Le 13 avril 1995, Guy Georgy publia dans L'Express un article intitulé “Mitterrand l'Africain”. En voici un extrait qui concerne la Guinée et Sékou Touré.
« S'il rencontra dans les assemblées de la République quelques personnalités noires, ses portefeuilles successifs le tinrent très éloigné des problèmes africains, sauf, pourtant, à l'occasion d'un bref passage au ministère de la France d'outre-mer, en 1950-1951. Il s'y distingua par sa sensibilité de gauche, peut-être grâce à l'un de ses lointains prédécesseurs, le socialiste Marius Moutet, qui, en 1936 et 1937, avait prescrit quelques réformes des structures coloniales et mis en place des hommes nouveaux, plus évolutifs et libéraux. La brièveté de son mandat ne lui laissa guère le temps de réaménager la maison ; il réussit à détacher Houphouet-Boigny et le RDA (Rassemblement démocratique africain) de l'emprise du Parti communiste, et à renouer un dialogue de confiance avec les mouvements progressistes africains. S'il fut moins heureux avec Sékou Touré et le groupe de Bamako, il semble avoir compris parfaitement, malgré son conservatisme instinctif, que d'importants changentents politiques et économiques étaient en train de se produire. Sans doute pensa-t-il, comme Moutet, qu'il fallait envisager l'application aux territoires d'outre-mer des grands principes de la Déclaration des droits de l'homme et du citoyen.

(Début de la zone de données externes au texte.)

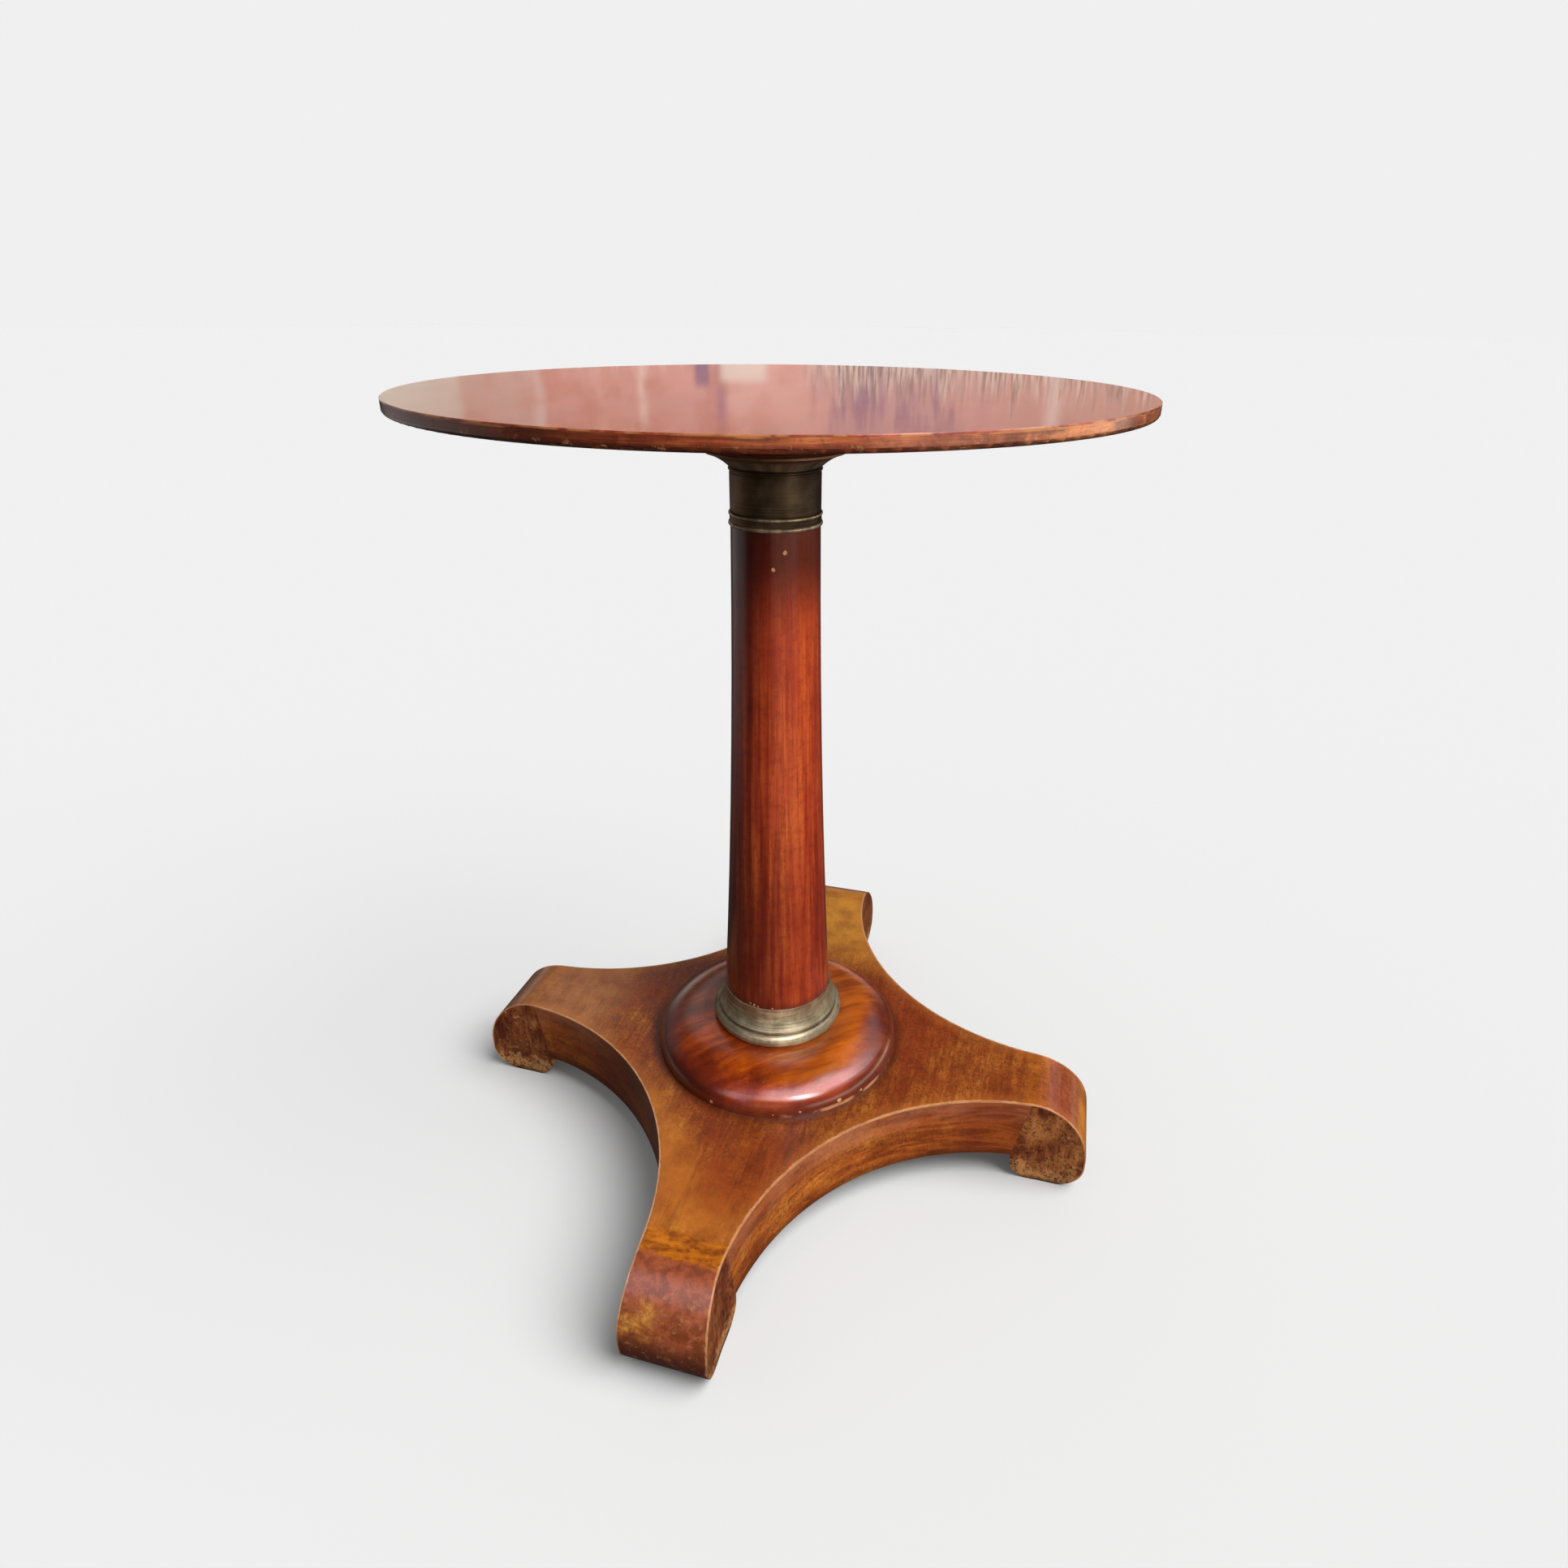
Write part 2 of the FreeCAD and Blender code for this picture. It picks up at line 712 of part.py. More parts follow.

Mais sa prudence et le peu de temps dont il disposait neutralisèrent son action. Il publia en 1953 — car il est écrivain — un petit ouvrage de réflexion, sous le titre "Aux frontières de l'Union française", qui, tout en restant dans le droit fil de la ligne assimilatrice de la politique française, permet de penser qu'il envisageait une plus large représentativité des peuples coloniaux et se souciait de les voir accéder à la liberté et à une responsabilité. Malgré ces velléités, l'outre-mer ne fut jamais pour lui qu'un épisode secondaire du tourbillon politique national. »
321. Extrait de Le petit soldat de l'Empire, 1992, Flammarion, page 225.